According to our sources, the failures are caused by a solder bump that connects the I/O termination of the silicon chip to the pad on the substrate. In Nvidia’s GPUs, this solder bump is created using high-lead. A thermal mismatch between the chip and the substrate has substantially grown in recent chip generations, apparently leading to fatigue cracking. Add into the equation a growing chip size (double the chip dimension, quadruple the stress on the bump) as well as generally hotter chips and you may have the perfect storm to take high lead beyond its limits. Apparently, problems arise at what Nvidia claims to be “extreme temperatures” and what we hear may be temperatures not too much above 70 degrees Celsius.

What supports the theory that a high-lead solder bump in fact is at fault is the fact that Nvidia ordered an immediate switch to use eutectic solders instead of high-lead versions in the last week of July. Eutectic solders are believed to solve the problem of fatigue cracking. This material is often chosen in such cases as chip designers already have experience with this material. Further out in the future, chip designers will have to consider ROHS exclusions and a transition to lead free bumps using materials such as Tin-Silver. We are speculating here, but a sudden switch of the material could bring additional problems for Nvidia, as such a material switch involving electro-migration requires substantial design work and testing. As a minimum, Nvidia would have to review its power delivery to the chip to avoid high current bumps. We were not able to receive any information whether this has been done or not.

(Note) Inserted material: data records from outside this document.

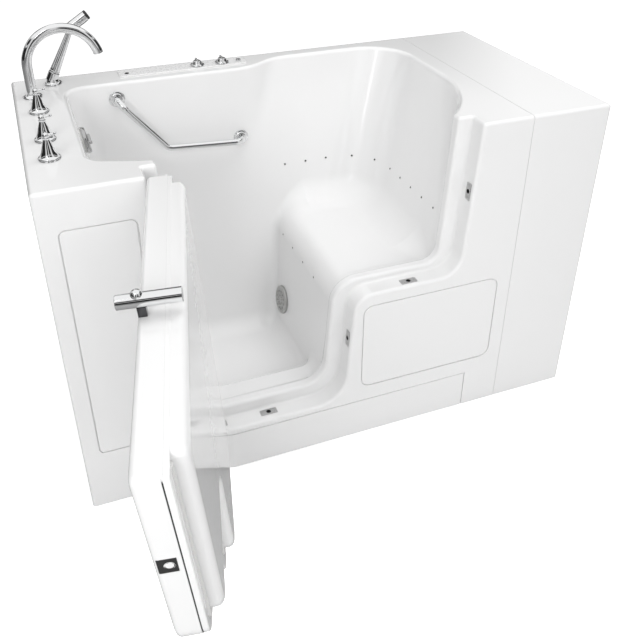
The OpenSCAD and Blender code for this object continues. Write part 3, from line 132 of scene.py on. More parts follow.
for name, location, target, size, power in (
        ("left_front_lamp", (-2.4, -3.6, 2.4), (0, 0, 0.5), (2.2, 1.8), 64),
        ("front_lamp", (0.3, -4.2, 2.3), (0, 0, 0.5), (3.0, 1.8), 37),
        ("top_lamp", (0.3, -0.6, 4.2), (0, 0, 0.6), (2.6, 2.4), 51),
        ("right_top_lamp", (1.9, 0.4, 3.6), (0, 0, 0.6), (2.0, 2.0), 28)):
    made = lamp(name, location, target, size, power)
    made.visible_glossy = False
lamp("strip_lamp", (-2.2, -2.6, 3.2), (0, 0, 0.5), (0.3, 1.8), 6)


# ---- Floor ---------------------------------------------------------------------------------------
# A plain white studio floor. It glows a little towards the camera, so that only soft shadows show
# on it, and polished surfaces mirror it as a darker grey.
floor_reach, floor_light, floor_mirrored, floor_glow = 15, 0.92, 0.32, 0.6


def material(name, colour, rough, metal=0.0, coat=0.0, speck=0.02, scale=60, bump=0.0, ior=1.5):
    """A finish with its own fine variation of roughness and, if asked, a fine relief."""
    made = bpy.data.materials.new(name)
    made.use_nodes = True
    tree = made.node_tree
    shader = tree.nodes["Principled BSDF"]
    shader.inputs["Base Color"].default_value = (*colour, 1)
    shader.inputs["Metallic"].default_value = metal
    shader.inputs["Roughness"].default_value = rough
    shader.inputs["IOR"].default_value = ior
    shader.inputs["Coat Weight"].default_value = coat
    coords = tree.nodes.new("ShaderNodeTexCoord")
    noise = tree.nodes.new("ShaderNodeTexNoise")
    noise.inputs["Scale"].default_value = scale
    noise.inputs["Detail"].default_value = 3
    tree.links.new(coords.outputs["Object"], noise.inputs["Vector"])
    ramp = tree.nodes.new("ShaderNodeMapRange")
    ramp.inputs["To Min"].default_value = max(0.0, rough - speck)
    ramp.inputs["To Max"].default_value = rough + speck
    tree.links.new(noise.outputs["Fac"], ramp.inputs["Value"])
    tree.links.new(ramp.outputs["Result"], shader.inputs["Roughness"])
    if bump:
        node = tree.nodes.new("ShaderNodeBump")
        node.inputs["Strength"].default_value = bump
        node.inputs["Distance"].default_value = 0.001
        tree.links.new(noise.outputs["Fac"], node.inputs["Height"])
        tree.links.new(node.outputs["Normal"], shader.inputs["Normal"])
    return made


floor_mesh = bpy.data.meshes.new("floor")
floor_mesh.from_pydata([
    (-floor_reach, -floor_reach, 0), (floor_reach, -floor_reach, 0), (floor_reach, floor_reach, 0),
    (-floor_reach, floor_reach, 0)], [], [(0, 1, 2, 3)])
floor = bpy.data.objects.new("floor", floor_mesh)
scene.collection.objects.link(floor)
floor_white = material("floor_white", (floor_light,) * 3, 0.6)
paint = floor_white.node_tree
paint_face = paint.nodes["Principled BSDF"]
floor_rays = paint.nodes.new("ShaderNodeLightPath")
glow = paint.nodes.new("ShaderNodeMapRange")
glow.inputs["To Min"].default_value = 0.0
glow.inputs["To Max"].default_value = floor_glow
paint.links.new(floor_rays.outputs["Is Camera Ray"], glow.inputs["Value"])
paint.links.new(glow.outputs["Result"], paint_face.inputs["Emission Strength"])
paint_face.inputs["Emission Color"].default_value = grey(1)
shade = mix_of(paint, floor_rays.outputs["Is Glossy Ray"], grey(floor_light), grey(floor_mirrored))
paint.links.new(shade, paint_face.inputs["Base Color"])
floor_mesh.materials.append(floor_white)


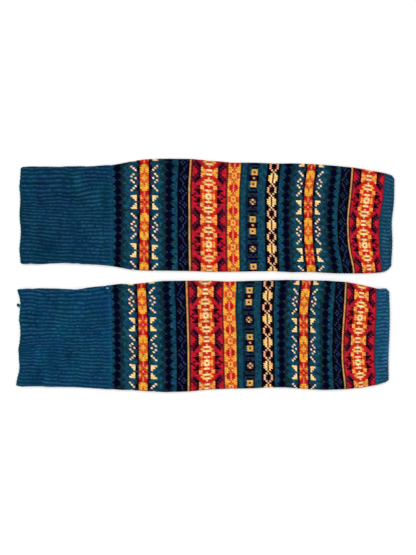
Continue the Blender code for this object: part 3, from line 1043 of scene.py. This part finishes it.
def soft_light():
    """A wide lamp overhead in a white room."""
    world = bpy.data.worlds.new("white_room")
    world.use_nodes = True
    sky = world.node_tree.nodes["Background"]
    sky.inputs["Color"].default_value = (1.0, 1.0, 1.0, 1.0)
    sky.inputs["Strength"].default_value = 0.62
    bpy.context.scene.world = world
    lamp_data = bpy.data.lights.new("overhead", "AREA")
    lamp_data.shape = "SQUARE"
    lamp_data.size = 3.0
    lamp_data.energy = 64.0
    lamp = bpy.data.objects.new("overhead", lamp_data)
    lamp.location = (-0.3, 0.4, 3.0)
    lamp.rotation_euler = (-lamp.location).to_track_quat("-Z", "Y").to_euler()
    bpy.context.scene.collection.objects.link(lamp)


def camera_overhead():
    """The photo's view, from straight above."""
    camera_data = bpy.data.cameras.new("camera")
    camera_data.lens = LENS
    camera_data.sensor_width = SENSOR
    camera = bpy.data.objects.new("camera", camera_data)
    distance = VIEW_HEIGHT * LENS / SENSOR
    camera.location = Vector((*VIEW_MIDDLE, VIEW_LEVEL + distance)) * MM
    bpy.context.scene.collection.objects.link(camera)
    bpy.context.scene.camera = camera


def dress_pair():
    """Both leg warmers, each of three knitted pieces."""
    # the last number is the share of its colour that the yarn keeps in the grooves, as painted shade
    colourwork = knit_wool("colourwork_wool", 1.0, 0.45)
    thigh_rib = knit_wool("heathered_teal_rib_wool", 2.0, 0.9)
    ankle_rib = knit_wool("heathered_ankle_rib_wool", 3.0, 0.9)
    for leg in (FAR, NEAR):
        side = leg["side"]
        hem, end = leg["outline"][0][0], leg["outline"][-1][0]
        thigh_seam, ankle_seam = leg["seams"]
        thigh = knit_cuff(
            "knit_" + side + "_thigh_cuff", leg, (hem, thigh_seam), THIGH_COURSES,
            (True, False), THIGH_TEALS, thigh_rib,
        )
        declare_tube(thigh)
        body = knit_body("knit_" + side + "_patterned_body", leg, colourwork)
        declare_tube(body)
        ankle = knit_cuff(
            "knit_" + side + "_ankle_cuff", leg, (ankle_seam, end), ANKLE_COURSES,
            (False, True), ANKLE_TEALS, ankle_rib,
        )
        declare_tube(ankle)
    small_yarn("loose_end_at_near_hem", HEM_END, thigh_rib)
    small_yarn("pale_knot_on_near_cuff", KNOT, thigh_rib)


bpy.context.scene.view_settings.view_transform = "Standard"
pale_floor()
soft_light()
camera_overhead()
dress_pair()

As far as we are told, ATI has been using eutectic solders for some time and appears not to be experiencing a similar problem. However, Nvidia’s sudden switch to eutectic solders may have limited the availability of the material, impacting AMD production and putting actual chip fabs in the middle. There are questions why Nvidia may have missed potential high-lead issues – and may have missed them for quite some time. There is no doubt that all Nvidia chips were tested according to JEDEC rules. Only Nvidia knows why this issue, if high-lead is actually the problem, slipped through.

If we assume for a moment that high-lead is the cause, then there is this question: Which chips are affected and are only notebook GPUs affected? According to our sources, both desktop chips and notebook chips are affected, but the issue is most likely to pop up in notebook chips due to the increased material constraints amplified by the turning on-and-off procedures. We heard that G84, G86 and G92 GPUs could show failures, but we were not able to confirm G94s. Technically, Nvidia would have to replace all those GPUs and the total number is somewhere north of 70 million. But since the issue tends to show up only in notebooks, it is unlikely that there will be any desktop replacements and therefore we are looking at a number closer to 15 million (notebook) GPUs. Take into account that the repair of such a notebook will cost Nvidia at least $150-$250 and you have a damage that could easily be in the billions of dollars.

At this time we only know that Nvidia has made a switch from high-lead to eutectic, everything else is speculation as long as it is not confirmed by Nvidia. However, the detail of information relating to the material switch is surprising and lends a certain credibility to these sources.

The other question, of course, is how often and in which cases those GPUs actually fail. If Nvidia is right and there are in fact low failure rates, then the $200 million that were allocated to repair affected notebooks should be appropriate. If we assume that Nvidia pays about $200 per repair and that 100% of the potential damage is in the neighborhood of $3 billion, then Nvidia’s $200 million allocation suggest that substantially less than 10% of (notebook) GPUs are showing failures.

A big problem would be if failure rates are in fact higher than expected and Nvidia is trying to contain the problem by playing it down and avoid a massive recall that could inflict a lot of damage to the company’s finances: $3 billion is almost twice of what Nvidia currently has in the bank.

So, what does this mean to you? Obviously, only Nvidia knows how serious the problem really is and there is virtually no way of telling whether your Nvidia-based notebook with an affected GPU will show failures or not, as this will depend on the temperatures the GPU will reach. If it shows failures, however, you should contact your vendor and ask for a replacement, provided you are still covered by a warranty.